Almost all modern TVs offer an array of ancillary options that their manufacturers promote as image enhancements. Most of them are relatively innocuous, like sharpening and dynamic contrast — they don’t do too much unless a user really turns them up — but they’re specific to individual TV makers, so they’re an easy way for companies to market their displays as having unique features. And sometimes, they’re enabled by default, so people don’t even realize that what they’re seeing isn’t what the filmmaker intended.

The most infamous of these post-processing techniques is known by a number of names, including “motion smoothing,” “video interpolation,” and “the soap opera effect.” It refers to a mode in which a TV artificially inserts extra frames into a video feed — frames that it generates by interpolating (i.e., using math to guess) between existing frames.
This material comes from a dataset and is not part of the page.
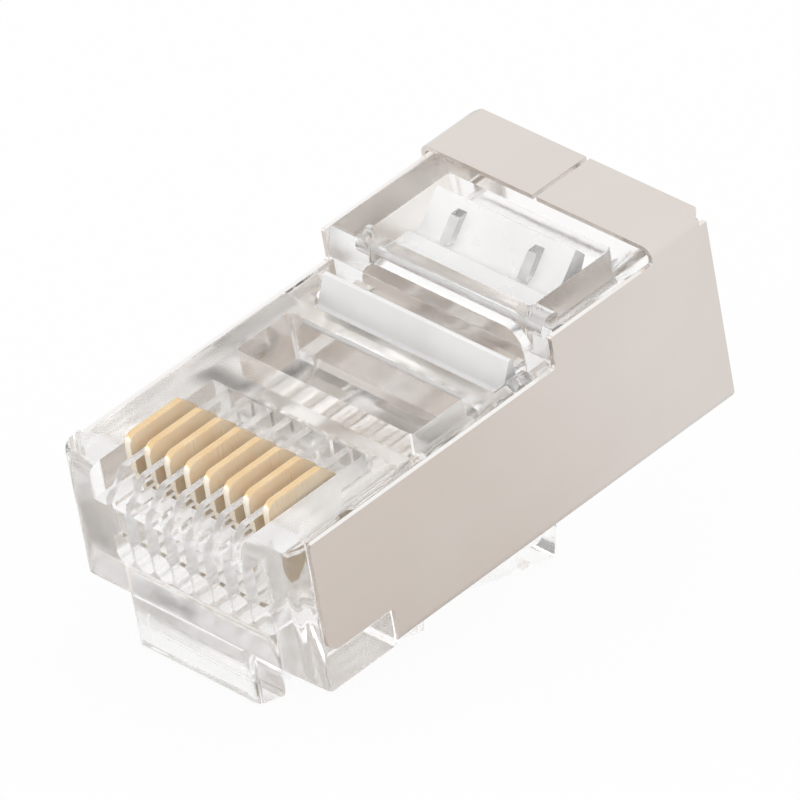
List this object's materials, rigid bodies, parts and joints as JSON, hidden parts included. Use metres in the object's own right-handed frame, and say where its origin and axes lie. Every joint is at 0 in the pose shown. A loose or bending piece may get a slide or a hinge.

Motion smoothing has the effect of increasing the viewer’s perceived frame rate, which makes the video appear, well, smoother. Some people either can’t tell the difference or actually like the way it looks, but to discerning viewers — and the artists who make movies and TV shows — this so-called enhancement ruins the experience with an unnatural defilement of the filmmakers’ intent. (Knives Out writer-director Rian Johnson described it in a since-deleted tweet as making movies “look like liquid diarrhea.”) And because each manufacturer has its own branding for motion smoothing, it can be difficult to figure out how to turn it off in a particular TV’s settings menu. For instance, LG calls it “TruMotion,” while it’s labeled “Auto Motion Plus” on Samsung TVs.

Along with Johnson and Dunkirk’s Nolan, numerous Hollywood directors have been railing against motion smoothing for years. The UHD Alliance smartly worked with hundreds of filmmakers, including approximately 140 directors and cinematographers, to develop Filmmaker Mode. The group produced videos with testimonials from directors such as Ryan Coogler (Black Panther), Patty Jenkins (Wonder Woman), Paul Thomas Anderson (Phantom Thread), M. Night Shyamalan (Glass), James Cameron (Avatar), Martin Scorsese (The Irishman), Ava DuVernay (13th), Christopher McQuarrie (Mission: Impossible), Reed Morano (The Handmaid’s Tale), and J.J. Abrams (Star Wars: The Rise of Skywalker).

“I know the world is crazy, and there are bigger fish to fry than this,” said Abrams in the videos. “But I got to say, if you want to see movies as they were intended to be seen, you should use Filmmaker Mode.”